Video: Watch This VR To Experience How the Brain Feels Pleasure

Virtual reality can now literally get inside your head.
Researchers from the Wyss Center for Bio and Neuroengineering and the University of Geneva unveiled a virtual reality (VR) system designed to streamline analysis of brain-imaging data. The system will help doctors more efficiently wade through the sheer volume of images—and also sounds extremely cool.
By strapping on VR goggles, users can take a virtual-reality tour of the inside of a mouse brain. They can even interact with the data by highlighting or zooming in on the area of their choice using hand-held pointers. A poster outlining the system was presented today at the annual meeting of the Society for Neuroscience 2017, in Washington, DC.

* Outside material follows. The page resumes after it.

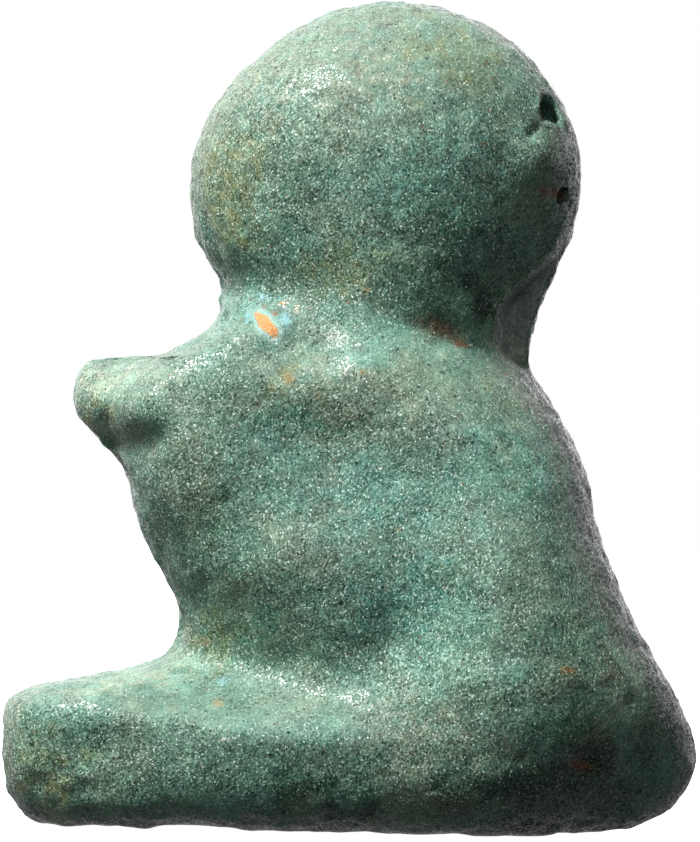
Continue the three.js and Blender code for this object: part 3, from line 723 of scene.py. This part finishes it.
# Pale grains: partly pale quartz, partly painted glints, pale whatever the light.
PALE_GRAIN_AND_GLINT = {"colour": (0.5, 0.6, 0.52, 1), "rarity": (0.92, 1.0), "share": 0.55}
DARK_HOLE = {"colour": (0.012, 0.022, 0.016, 1), "rarity": (0.955, 0.97), "edge": (0.3, 0.5), "share": 0.85}
SPECK = {"colour": (0.2, 0.085, 0.035, 1), "rarity": (0.988, 0.992), "edge": (0.25, 0.45), "share": 0.6}
SPECKLING = {
    "strength": 1.3, "fine": 0.6, "ripple": 1.2, "less": 0.4, "range": (0.0, 0.8), "there": (0.02, 0.3),
    "share": 0.85,
}
# The chip in the glaze at the neck and its crust: its middle, its reach through the thickness, its turn in
# degrees, how ragged it is, and the half sizes of its three ovals.
SCAR = {
    "x": -2.36, "y": -3, "z": 13.27, "reach": 4, "turn": 42, "ragged": 0.25,
    "chip": (0.16, 0.41), "crust_in": (0.17, 0.42), "crust_out": (0.27, 0.52),
}
SCAR_ORANGE = {"colour": (0.5, 0.22, 0.065, 1), "soft": 0.2, "level": 0.5, "fine": 0.4, "ripple": 0.3}
SCAR_CRUST = {"colour": (0.3, 0.46, 0.42, 1), "soft_in": 0.2, "soft_out": 0.4, "share": 0.7}
GRAIN_TILT = 0.35
BUMP = {"ripple": 1.2, "blotch": 0.9, "edge": 0.45, "strength": 0.6, "deep": 0.03}
POLISH = {"dull": 0.5, "swing": 0.26, "specular": 0.24}
COAT = {"polish": (0.78, 0.93), "weight": 0.6, "dull": 0.16}


class Wire:
    """One output of a shader node. An expression on wires adds the Math nodes that work it out."""

    def __init__(self, tree, out=None):
        self.tree = tree
        self.out = out

    def node(self, kind, inputs=None, output=0, **settings):
        """Any node: its settings first, then a number, a colour or a wire for each named input."""
        made = self.tree.nodes.new(kind)
        for name, value in settings.items():
            setattr(made, name, value)
        for name, value in (inputs or {}).items():
            if isinstance(value, Wire):
                self.tree.links.new(value.out, made.inputs[name])
            else:
                made.inputs[name].default_value = value
        return Wire(self.tree, made.outputs[output])

    def maths(self, operation, *values, clamp=False):
        """The result of a Math node."""
        return self.node("ShaderNodeMath", dict(enumerate(values)), operation=operation, use_clamp=clamp)

    def __add__(self, other):
        return self.maths("ADD", self, other)

    __radd__ = __add__

    def __sub__(self, other):
        return self.maths("SUBTRACT", self, other)

    def __rsub__(self, other):
        return self.maths("SUBTRACT", other, self)

    def __mul__(self, other):
        return self.maths("MULTIPLY", self, other)

    __rmul__ = __mul__

    def clip(self):
        """Held between 0 and 1."""
        return self.maths("ADD", self, 0.0, clamp=True)

    def step(self, low, high):
        """0 below low and 1 above high, smooth between."""
        return self.node(
            "ShaderNodeMapRange", {0: self, 1: low, 2: high, 3: 0.0, 4: 1.0}, interpolation_type="SMOOTHSTEP"
        )

    def vector(self, operation, *values):
        """The result of a Vector Math node."""
        return self.node("ShaderNodeVectorMath", dict(enumerate(values)), operation=operation)

    def tint(self, colour, share):
        """This colour mixed towards another by share."""
        return self.node("ShaderNodeMix", {0: share, 6: self, 7: colour}, output=2, data_type="RGBA")


def faience_material():
    """Grains that differ in lightness, polish and tilt, the rare pale ones partly painted glints, then
    pinholes, stains with one painted highlight, specks and the scar.
    """
    made = bpy.data.materials.new("faience")
    made.use_nodes = True
    tree = made.node_tree
    tree.nodes.clear()
    w = Wire(tree)
    place = w.node("ShaderNodeTexCoord", output="Object")

    def grains(size):
        """Cells of a size in mm: the distance from the middle and three random numbers for each."""
        cells = w.node("ShaderNodeTexVoronoi", {"Vector": place, "Scale": 1 / (size * MM)}, output="Distance")
        lots = Wire(tree, cells.out.node.outputs["Color"])
        split = w.node("ShaderNodeSeparateColor", {0: lots})
        return cells, lots, [Wire(tree, out) for out in split.out.node.outputs]

    def noise(size, detail, rough):
        """Soft noise with waves of a size in mm."""
        return w.node(
            "ShaderNodeTexNoise",
            {"Vector": place, "Scale": 1 / (size * MM), "Detail": detail, "Roughness": rough},
        )

    edge, lots, (lightness, polish, rarity) = grains(GRAIN["fine"])
    coarse_edge, _, (coarse_light, coarse_kind, coarse_rarity) = grains(GRAIN["coarse"])
    blotch = noise(GRAIN["blotch"], detail=3.0, rough=0.5)
    ripple = noise(GRAIN["ripple"], detail=2.0, rough=0.6)
    swirl = Wire(tree, blotch.out.node.outputs["Color"])
    wander = swirl.vector("SUBTRACT", swirl, (0.5, 0.5, 0.5))
    wandering = wander.vector("MULTIPLY_ADD", wander, (SCAR["ragged"] * MM,) * 3, place)

    def scar_oval(half, soft):
        """1 inside an oval of the scar, given its half sizes, and 0 outside it, with a ragged edge."""
        centre = ((SCAR["x"] - shift[0]) * MM, SCAR["y"] * MM, SCAR["z"] * MM)
        away = wandering.vector("SUBTRACT", wandering, centre)
        turn = np.radians(SCAR["turn"])
        turned = w.node("ShaderNodeVectorRotate", {"Vector": away, "Angle": turn}, rotation_type="Y_AXIS")
        size = (1 / (half[0] * MM), 1 / (SCAR["reach"] * MM), 1 / (half[1] * MM))
        scaled = turned.vector("MULTIPLY", turned, size)
        length = w.node("ShaderNodeVectorMath", {0: scaled}, output="Value", operation="LENGTH")
        return 1 - length.step(1 - soft, 1 + soft)

    colour = w.node("ShaderNodeAttribute", attribute_name="tone")
    grain = (lightness - 0.5) * LIGHTNESS["fine"] + (ripple - 0.5) * LIGHTNESS["ripple"]
    grain = grain + (coarse_light - 0.5) * LIGHTNESS["coarse"]
    light = LIGHTNESS["level"] + grain * LIGHTNESS["scaled"] + (blotch - 0.5) * LIGHTNESS["blotch"]
    colour = w.node("ShaderNodeVectorMath", {0: colour, "Scale": light}, operation="SCALE")
    colour = colour.vector("ADD", colour, grain * LIGHTNESS["added"])
    colour = colour.vector("MAXIMUM", colour, DARKEST)
    # Painted glints, partly pale quartz: rare grains tinted pale.
    colour = colour.tint(PALE_GRAIN_AND_GLINT["colour"], rarity.step(*PALE_GRAIN_AND_GLINT["rarity"]) * PALE_GRAIN_AND_GLINT["share"])
    hole = coarse_rarity.step(*DARK_HOLE["rarity"]) * (1 - coarse_edge.step(*DARK_HOLE["edge"]))
    colour = colour.tint(DARK_HOLE["colour"], hole * DARK_HOLE["share"])

    # Stains are speckled because they sit between the grains, and the painted highlight on the shoulder is
    # speckled
    # with them: the attribute's colour where it is strong enough for the grain. Then brown specks, and the
    # orange scar at the neck with its pale blue crust.
    spot = w.node("ShaderNodeAttribute", attribute_name="stain_and_highlight")
    strength = Wire(tree, spot.out.node.outputs["Alpha"])
    share = strength * SPECKLING["strength"] + (lightness - 0.5) * SPECKLING["fine"]
    share = share + (ripple - 0.5) * SPECKLING["ripple"] - SPECKLING["less"]
    share = share.step(*SPECKLING["range"]) * strength.step(*SPECKLING["there"])
    colour = colour.tint(spot, share * SPECKLING["share"])
    speck = coarse_kind.step(*SPECK["rarity"]) * (1 - coarse_edge.step(*SPECK["edge"]))
    colour = colour.tint(SPECK["colour"], speck * SPECK["share"])
    crust_out = scar_oval(SCAR["crust_out"], SCAR_CRUST["soft_out"])
    crust = crust_out - scar_oval(SCAR["crust_in"], SCAR_CRUST["soft_in"])
    colour = colour.tint(SCAR_CRUST["colour"], crust.clip() * SCAR_CRUST["share"])
    chip = scar_oval(SCAR["chip"], SCAR_ORANGE["soft"])
    chip = chip * (SCAR_ORANGE["level"] + lightness * SCAR_ORANGE["fine"] + ripple * SCAR_ORANGE["ripple"])
    colour = colour.tint(SCAR_ORANGE["colour"], chip.clip())

    # Each grain's face is tilted and polished in its own way; the ripple lies under them all.
    relief = ripple * BUMP["ripple"] + blotch * BUMP["blotch"] - edge * BUMP["edge"]
    bump = w.node(
        "ShaderNodeBump", {"Strength": BUMP["strength"], "Distance": BUMP["deep"] * MM, "Height": relief}
    )
    tilt = lots.vector("MULTIPLY_ADD", lots, (2 * GRAIN_TILT,) * 3, (-GRAIN_TILT,) * 3)
    facet = tilt.vector("ADD", tilt, bump)
    facet = facet.vector("NORMALIZE", facet)
    skin = w.node(
        "ShaderNodeBsdfPrincipled",
        {
            "Base Color": colour, "Roughness": POLISH["dull"] - polish * POLISH["swing"], "Normal": facet,
            "IOR": 1.5, "Specular IOR Level": POLISH["specular"],
            "Coat Weight": polish.step(*COAT["polish"]) * COAT["weight"], "Coat Roughness": COAT["dull"],
        },
    )
    tree.links.new(skin.out, tree.nodes.new("ShaderNodeOutputMaterial").inputs["Surface"])
    return made


pierced.materials.clear()
pierced.materials.append(faience_material())
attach(amulet, "root")
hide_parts("horus_amulet")

# The studio: a white table in a white room and, close behind the figure, a large white panel that glows
# like a light table and shows only in the grazing edges all around. One soft lamp stands above on the
# left, a weak one in front, and one behind for the far side.
TABLE = {"half": 420, "glow": 1.0}
PANEL = {"half": 420, "glow": 0.38, "y": 60}
PAPER = {"colour": (0.85, 0.85, 0.85, 1), "roughness": 0.9}
WHITE = (1, 1, 1, 1)
# Lamps: name, direction from the figure, distance, size and power in watts.
LAMPS = [
    ("key", (-0.41, -0.39, 0.82), 320, 110, 2.8),
    ("fill", (-0.1, -1.0, 0.15), 420, 300, 0.66),
    ("back fill", (0.2, 1.0, 0.25), 600, 150, 1.7),
]


def square(half):
    """The corners of a square about the origin, in two coordinates."""
    return [(-half, -half), (half, -half), (half, half), (-half, half)]


def sheet(name, corners, glow):
    """A flat white sheet through four corners."""
    made = bpy.data.meshes.new(name)
    made.from_pydata([(x * MM, y * MM, z * MM) for x, y, z in corners], [], [(0, 1, 2, 3)])
    paper = bpy.data.materials.new(name)
    paper.use_nodes = True
    shader = paper.node_tree.nodes["Principled BSDF"]
    shader.inputs["Base Color"].default_value = PAPER["colour"]
    shader.inputs["Roughness"].default_value = PAPER["roughness"]
    shader.inputs["Emission Color"].default_value = WHITE
    shader.inputs["Emission Strength"].default_value = glow
    made.materials.append(paper)
    placed = bpy.data.objects.new(name, made)
    bpy.context.scene.collection.objects.link(placed)
    return placed


table = sheet("table", [(u, v, 0) for u, v in square(TABLE["half"])], TABLE["glow"])
table.visible_diffuse = False
table.visible_glossy = False
panel = sheet("panel", [(u, PANEL["y"], v) for u, v in square(PANEL["half"])], PANEL["glow"])
panel.visible_diffuse = False
panel.visible_camera = False
panel.visible_shadow = False


def lamp(name, direction, distance, size, power):
    """A square area lamp that looks at the middle of the figure from a direction."""
    data = bpy.data.lights.new(name, "AREA")
    data.shape = "SQUARE"
    data.size = size * MM
    data.energy = power
    made = bpy.data.objects.new(name, data)
    aim = Vector((0, 0, HEIGHT / 2 * MM))
    made.location = aim + Vector(direction).normalized() * distance * MM
    made.rotation_euler = (aim - made.location).to_track_quat("-Z", "Y").to_euler()
    bpy.context.scene.collection.objects.link(made)


for name, direction, distance, size, power in LAMPS:
    lamp(name, direction, distance, size, power)

world = bpy.data.worlds.new("studio")
bpy.context.scene.world = world
world.use_nodes = True
world.node_tree.nodes["Background"].inputs["Color"].default_value = WHITE
world.node_tree.nodes["Background"].inputs["Strength"].default_value = 1.0
world.cycles_visibility.diffuse = False
world.cycles_visibility.glossy = False

# The camera looks straight at the near side from far off, turned by the small slope that the
# photograph gives the underside.
PHOTO = {"high": 842, "mm_per_pixel": 0.02645, "slope": 1.2, "middle": (-0.12, 10.79)}
LENS = {"long": 200, "sensor": 24, "nearest": 0.01}
camera_data = bpy.data.cameras.new("camera")
camera_data.sensor_fit = "VERTICAL"
camera_data.sensor_height = LENS["sensor"]
camera_data.lens = LENS["long"]
camera_data.clip_start = LENS["nearest"]
distance = PHOTO["high"] * PHOTO["mm_per_pixel"] * camera_data.lens / camera_data.sensor_height
camera = bpy.data.objects.new("camera", camera_data)
camera.location = ((PHOTO["middle"][0] - shift[0]) * MM, -distance * MM, PHOTO["middle"][1] * MM)
camera.rotation_euler = (np.radians(90), -np.radians(PHOTO["slope"]), 0)
bpy.context.scene.collection.objects.link(camera)
bpy.context.scene.camera = camera
bpy.context.scene.view_settings.view_transform = "Standard"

"This new visualization technique could also be used to look inside a human brain," lead author Stéphane Pages, the staff scientist at the Wyss Center who managed the microscope fabrication, told Newsweek via email. "It's a quick and efficient way of analyzing large volumes of data from MRI scans."
When the researchers injected a fluorescent compound into a mouse brain to trace activity in different areas, they were able to see the reactions involving dopamine; the circuits illuminated in the video are the ones linked to our brain's natural reward system. The new system also perfectly complements other cutting-edge tools like the Wyss Center's custom lightsheet microscope at Campus Biotech in Geneva, Switzerland.

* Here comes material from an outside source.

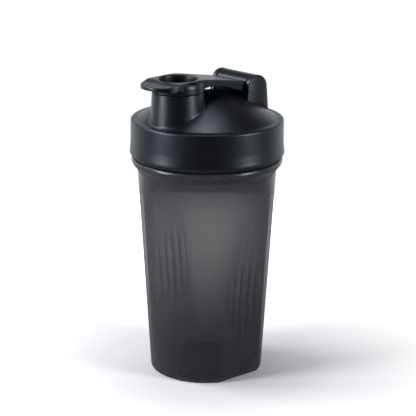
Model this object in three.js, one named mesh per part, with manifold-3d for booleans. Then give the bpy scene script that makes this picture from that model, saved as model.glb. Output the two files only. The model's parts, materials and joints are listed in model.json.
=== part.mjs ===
// Protein shaker bottle: translucent cup, screw lid with a spout, flip cap, sealing ring and mixing grid.
// Millimetres, +Z up. The origin is the centre of the foot, the spout faces -Y and the hinge lies at +Y.
import * as THREE from 'three';
import { mergeVertices } from 'three/addons/utils/BufferGeometryUtils.js';
import Module from 'manifold-3d';

const wasm = await Module();
wasm.setup();

// ---- driving dimensions ----

const clearance = 0.35;          // between pieces that rest on or slide in each other
const roundSegments = 40;

// cup
const footRadius = 36.6;
const cupRadius = 45.0;          // outside, where the wall meets the bead
const beadFoot = 136.2;          // height where the bead starts
const cupWall = 2.0;
const footRounding = 2.2;
const floorThickness = 3.4;
const floorFillet = 9.0;
const beadOverhang = 4.0;        // how far the bead stands out from the wall
const beadHeight = 8.0;
const neckStep = 0.4;            // how far the neck stands inside the wall
const neckHeight = 19.4;         // from the top of the bead to the rim
const cupTurn = -4.5;            // degrees from the lid's centre line to the grips' when the lid is tight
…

A neuron is about five times thinner than a single human hair. The Wyss Center's lightsheet microscope is one of only three in the world sophisticated enough to image neurons individually. The researchers' recent work has already allowed the microscope to pick up enhanced details within the brain's circuitry.
The Wyss Center researchers expect that using the two systems together will have particularly exciting implications for their translational neurotechnology program. It will improve their ability to analyze the interactions between a patient's brain and any new medical implants that are attached to it. Plus, they can struggle less with the kinds of neural structures that are tricky for the human eye to pick up when they're flattened onto a screen; the VR system can image them instead.
"In the future, this could prove a very useful tool to gain a new 3D perspective on the complex mechanical and biological interactions between the human brain and new types of MRI compatible brain probes," co-author Gilles Reymond told Newsweek via email. "[Which] can be used to help people overcome nervous system disorders."